> THE PROBLEM
Extract and list every line that contains the word "FreeCAD".

> DATA EXTRACT

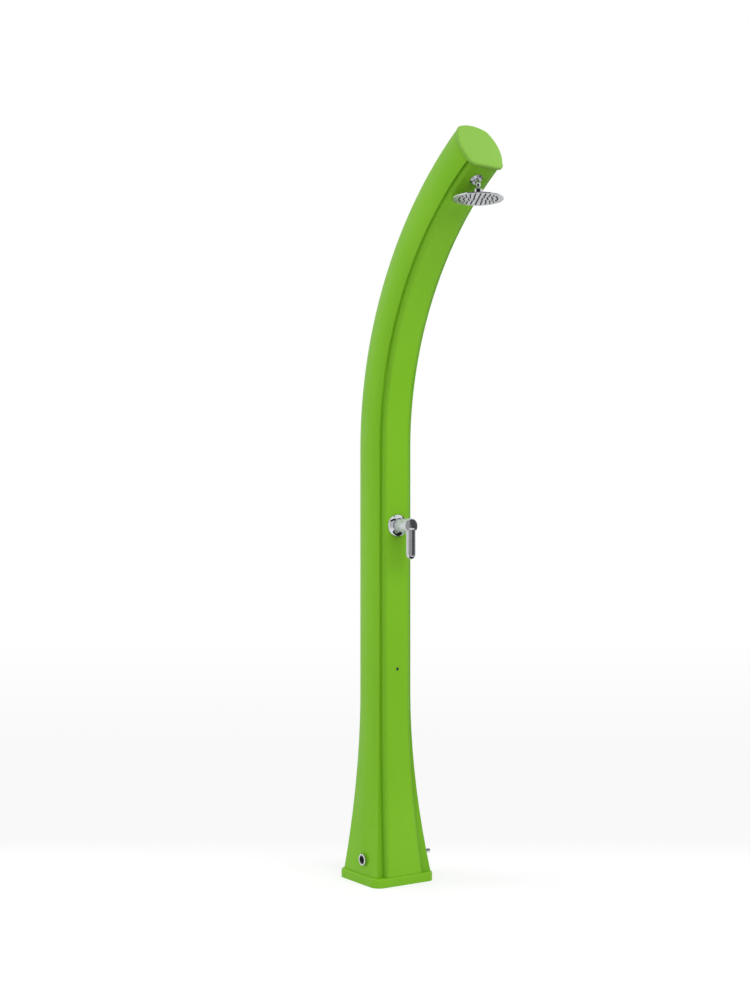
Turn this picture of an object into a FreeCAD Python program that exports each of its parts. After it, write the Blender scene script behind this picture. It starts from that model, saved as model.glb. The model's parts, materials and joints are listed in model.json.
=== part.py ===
import FreeCAD, Part
import math
import os
import re

import Sketcher

# Outdoor shower post: a hollow moulded column that flares into a foot at the
# bottom and curves forward at the top, with a lever mixer, an overhead shower
# on a ball joint, two water inlets low on its sides and the pipework inside.
#
# Millimetres. The origin is the middle of the foot on the ground, +Z is up,
# the user stands on the -Y side and +X is on the user's right as they face the post.

V = FreeCAD.Vector

SIZES = [
    # column, measured in the plane of its cross-section
    ("panel_half", 33.0, "half width of the flat front panel"),
    ("panel_face", 59.0, "front panel ahead of the column axis"),
    ("edge_half", 57.5, "half width at the front edge of the sides"),
    ("edge_face", 45.0, "front edge of the sides ahead of the axis"),
    ("widest_half", 67.5, "half width at the widest line of the sides"),
    ("widest_back", 6.0, "widest line behind the axis"),
    ("rear_half", 55.9, "half width where the rear corners start"),
    ("rear_back", 56.3, "start of the rear corners behind the axis"),
    ("rear_sweep", 64.0, "degrees turned by each rear corner"),
    ("edge_roll", 17.0, "radius of the rolled panel edges"),
    ("rear_round", 22.0, "radius of the rear corners"),
    # the same lines where the column meets the foot
    ("foot_panel_half", 53.5, "half width of the panel at the foot"),
    ("foot_panel_face", 101.0, "panel ahead of the axis at the foot"),
    ("foot_edge_half", 98.5, "half width at the side edges at the foot"),
    ("foot_edge_face", 94.0, "side edges ahead of the axis at the foot"),
    ("foot_widest_half", 101.0, "widest half width at the foot"),
    ("foot_widest_back", 0.0, "widest line behind the axis at the foot"),
    ("foot_rear_half", 99.5, "rear corner half width at the foot"),
    ("foot_rear_back", 80.0, "rear corners behind the axis at the foot"),
    ("foot_rear_sweep", 85.0, "degrees turned by each rear corner at the foot"),
    # column lengths
    ("wall", 4.5, "moulded wall"),
    ("floor_thick", 8.0, "floor of the tank"),
    ("flare_top", 570.0, "height where the flare ends"),
    ("flare_power", 1.9, "how sharply the flare opens"),
    ("bend_start", 1321.7, "height where the column starts to curve"),
    ("bend_radius", 924.6, "radius of the column axis"),
    ("bend_angle", 60.1, "degrees of curve"),
    # end cap
    ("cap_thick", 11.0, "cap outside the column"),
    ("cap_over", 1.0, "cap past the back"),
    ("cap_bulge", 4.0, "cap past the widest line of the sides"),
    ("cap_edge", 4.5, "cap past the front edges of the sides"),
    ("cap_lip", 5.0, "cap past the front panel"),
    ("cap_corner", 22.0, "front corner radius of the cap"),
    ("cap_round", 6.0, "rounding of the top edge of the cap"),
    ("cap_spigot", 16.0, "spigot of the cap inside the column"),
    ("spigot_gap", 0.4, "play round the spigot"),
    ("seal_thick", 1.5, "rubber seal under the cap"),
    # foot
    ("foot_half_x", 109.0, "foot half width"),
    ("foot_half_y", 107.0, "foot half depth"),
    ("foot_tall", 27.0, "foot height"),
    ("foot_corner", 28.0, "foot corner radius"),
    ("foot_round", 5.0, "rounding of the foot's top edge"),
    ("foot_skirt", 6.0, "foot wall"),
    ("foot_deck", 7.0, "foot top plate"),
    ("bolt_x", 62.0, "foot bolts beside the axis"),
    ("bolt_y", 58.0, "foot bolts ahead of and behind the axis"),
    ("bolt_r", 4.0, "M8 bolt shank radius"),
    ("bolt_long", 18.0, "foot bolt shank"),
    ("insert_r", 6.5, "brass insert radius"),
    ("insert_long", 16.0, "brass insert"),
    ("boss_wall", 5.0, "plastic round each insert"),
    ("play", 0.3, "play round a screw in its hole"),
    # ground plate
    ("plate_thick", 8.0, "steel ground plate"),
    ("plate_gap", 1.0, "ground plate inside the foot wall"),
    ("anchor_x", 70.0, "anchor holes beside the axis"),
    ("anchor_y", 35.0, "anchor holes ahead of and behind the axis"),
    ("anchor_r", 6.5, "anchor hole radius"),
    ("tab_thick", 8.0, "upturned tab for the lock screws"),
    ("tab_wide", 26.0, "tab width"),
    ("tab_tall", 17.0, "top of the tabs"),
    ("lock_x", 45.0, "lock screws beside the axis"),
    ("lock_up", 12.5, "lock screws above the ground"),
    ("lock_r", 3.0, "M6 lock screw radius"),
    ("tongue_wide", 60.0, "front tongue that hooks into the foot"),
    ("tongue_deep", 2.6, "tongue inside the foot wall"),
    ("tongue_thick", 4.0, "tongue thickness"),
    # water inlets
    ("feed_up", 72.0, "inlets above the ground"),
    ("feed_back", -20.0, "inlets and inner pipes behind the axis"),
    ("pad_face", 98.0, "flat pad under each inlet, from the axis"),
    ("pad_inner", 86.0, "inner face of the pad"),
    ("pad_r", 21.0, "pad radius"),
    ("socket_r", 17.5, "inlet flange radius"),
    ("socket_thick", 5.0, "inlet flange"),
    ("socket_gasket", 1.5, "inlet gasket"),
    ("shank_r", 12.5, "inlet shank radius"),
    ("shank_end", 62.0, "inner end of the shank, from the axis"),
    ("thread_r", 9.3, "half inch pipe thread, bore radius"),
    ("thread_deep", 16.0, "thread depth"),
    ("water_r", 7.0, "waterway radius"),
    ("nut_thick", 7.5, "inlet locknut"),
    ("nut_flats", 32.0, "inlet locknut across flats"),
    ("seat", 0.05, "play of a thread or a running fit"),
    # hose nipple
    ("nipple_r", 7.25, "hose nipple radius"),
    ("nipple_end", 147.0, "tip of the nipple, from the axis"),
    ("nipple_hex", 24.0, "nipple hexagon across flats"),
    ("nipple_hex_thick", 7.0, "nipple hexagon"),
    ("nipple_bore", 4.5, "nipple bore radius"),
    ("nipple_groove", 1.3, "depth of the catch groove"),
    # feed manifold and hoses
    ("manifold_r", 10.0, "manifold tube radius"),
    ("cup_r", 16.0, "manifold cup radius"),
    ("cup_end", 72.0, "manifold cup end, from the axis"),
    ("cup_deep", 20.0, "manifold cup length"),
    ("port_r", 7.0, "pipe stub radius"),
    ("port_x", 13.0, "cold and hot stubs beside the axis"),
    ("port_reach", 46.0, "mixer stubs from the mixer axis"),
    ("port_tall", 32.0, "manifold stub from the manifold axis"),
    ("fill_x", 30.0, "tank filling stub beside the axis"),
    ("valve_r", 9.0, "non-return valve radius"),
    ("valve_tall", 26.0, "non-return valve"),
    ("hose_r", 6.5, "hose radius"),
    ("hose_bore", 4.5, "hose bore radius"),
    ("hose_nut_flats", 19.0, "hose nut across flats"),
    ("hose_nut_long", 13.0, "hose nut"),
    ("hot_back", 42.0, "hot hose behind the axis"),
    ("hot_drop", 70.0, "hot hose below its port"),
    ("hot_top", 48.0, "degrees of curve that the hot hose follows"),
    ("elbow_r", 11.0, "riser elbow radius"),
    # mixer, measured along its axis from the front panel
    ("mixer_up", 1083.0, "mixer above the ground"),
    ("neck_r", 15.5, "mixer neck radius"),
    ("neck_end", 24.0, "end of the neck"),
    ("neck_hole_gap", 0.5, "play of the neck in the panel"),
    ("block_r", 21.0, "mixer block radius"),
    ("block_back", 62.0, "back of the block behind the panel"),
    ("collar_r", 26.0, "mixer flange radius"),
    ("collar_thick", 4.0, "mixer flange"),
    ("gasket_thick", 2.0, "mixer gasket"),
    ("ring_flats", 44.0, "mixer locknut across flats"),
    ("ring_thick", 6.0, "mixer locknut"),
    ("rose_r", 35.0, "escutcheon radius"),
    ("rose_rim", 2.5, "escutcheon rim"),
    ("rose_end", 13.0, "end of the escutcheon"),
    ("rose_wall", 1.6, "escutcheon wall"),
    ("sleeve_r", 19.0, "sleeve and dome radius"),
    ("sleeve_wall", 1.4, "sleeve wall"),
    ("pivot_at", 34.0, "lever pivot"),
    ("dome_mouth", 14.5, "opening of the dome"),
    ("cartridge_r", 12.5, "cartridge radius"),
    ("cartridge_back", -4.0, "cartridge seat"),
    ("cartridge_end", 25.5, "cartridge shoulder"),
    ("cartridge_top", 31.0, "cartridge top"),
    ("cartridge_top_r", 10.2, "cartridge top radius"),
    ("carrier_r", 8.0, "carrier radius"),
    ("carrier_back", 20.3, "carrier foot"),
    ("carrier_end", 38.0, "carrier end"),
    ("slot_half", 4.3, "carrier slot half width"),
    ("slot_back", 27.5, "carrier slot bottom"),
    ("pin_r", 1.5, "pivot pin radius"),
    ("spindle_half", 4.0, "square spindle half width"),
    ("spindle_end", 65.0, "end of the spindle"),
    # lever
    ("lever_r", 21.5, "lever head radius"),
    ("lever_back", 42.0, "back of the lever head"),
    ("lever_front", 69.0, "front of the lever head"),
    ("lever_round", 2.5, "front edge of the lever head"),
    ("lever_gap", 1.0, "lever head clear of the dome"),
    ("lever_boss_r", 7.0, "boss round the spindle"),
    ("lever_boss_back", 45.5, "back of the boss"),
    ("paddle_half", 14.0, "lever paddle half width"),
    ("paddle_thick", 12.0, "lever paddle"),
    ("paddle_back", 55.5, "back of the paddle"),
    ("paddle_reach", 100.0, "paddle tip from the lever axis"),
    ("paddle_round", 3.0, "rounding of the paddle"),
    ("badge_r", 18.0, "plain cap in the lever head"),
    ("badge_deep", 1.2, "recess of the plain cap"),
    ("badge_thick", 2.0, "plain cap"),
    ("grub_r", 2.5, "grub screw radius"),
    ("grub_long", 8.0, "grub screw"),
    ("grub_at", 60.0, "grub screw from the panel"),
    # shower arm, measured from the front panel at its own station
    ("arm_station", 56.8, "degrees of curve at the arm"),
    ("arm_r", 7.0, "arm radius"),
    ("arm_bore", 3.5, "arm bore radius"),
    ("arm_out", 12.0, "arm straight out of the panel"),
    ("arm_bend", 14.0, "arm bend radius"),
    ("arm_drop", 3.5, "arm straight after the bend"),
    ("arm_in", 21.0, "arm inside the panel face"),
    ("arm_nut_flats", 27.0, "arm locknut across flats"),
    ("arm_nut_thick", 7.0, "arm locknut"),
    ("arm_gasket", 1.5, "arm gasket"),
    ("arm_rose_r", 19.0, "arm rosette radius"),
    ("arm_flange_r", 11.0, "arm flange radius"),
    ("arm_flange", 2.5, "arm flange"),
    ("ball_r", 8.0, "ball radius"),
    ("ball_neck_r", 3.5, "neck above the ball"),
    ("ball_neck_top", 13.0, "arm end above the ball centre"),
    # shower head, measured from the ball centre
    ("ball_gap", 0.1, "play between the ball and its seal"),
    ("seal_wall", 0.9, "wall of the spherical ball seal"),
    ("seal_top", -3.2, "top of the ball seal"),
    ("seal_low", -7.0, "bottom of the ball seal"),
    ("cup_outer", 10.3, "head cup radius"),
    ("cup_top", -1.2, "top of the head cup"),
    ("swivel_r", 12.3, "swivel nut radius"),
    ("swivel_top", 5.0, "top of the swivel nut"),
    ("swivel_low", -9.0, "bottom of the swivel nut"),
    ("swivel_play", 0.3, "swivel nut clear of the ball"),
    ("head_r", 72.0, "shower head radius"),
    ("head_neck", -15.2, "back of the head at its neck"),
    ("head_shoulder", -18.4, "back of the head near its rim"),
    ("head_edge", -20.4, "back of the head at its rim"),
    ("head_face", -23.0, "face of the head rim"),
    ("head_wall", 1.6, "head wall"),
    ("head_water", 3.0, "waterway radius in the head"),
    ("rim_step", 0.4, "face plate behind the rim"),
    ("face_thick", 1.4, "face plate"),
    ("mat_thick", 0.8, "rubber mat that carries the nozzles"),
    ("nozzle_r", 2.0, "nozzle radius"),
    ("nozzle_tall", 2.2, "nozzles below the face plate"),
    ("nozzle_step", 13.6, "distance between nozzle rings"),
    ("nozzle_rings", 4, "nozzle rings"),
    ("nozzle_more", 6, "nozzles that each ring adds"),
    # blanking plug of the foot tap
    ("plug_up", 647.0, "plug above the ground"),
    ("plug_r", 4.5, "plug head radius"),
    ("plug_tall", 1.8, "plug head"),
    ("plug_shank", 3.4, "plug shank radius"),
    ("plug_long", 9.0, "plug shank"),
]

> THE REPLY
Turn this picture of an object into a FreeCAD Python program that exports each of its parts. After it, write the Blender scene script behind this picture. It starts from that model, saved as model.glb. The model's parts, materials and joints are listed in model.json.
import FreeCAD, Part
V = FreeCAD.Vector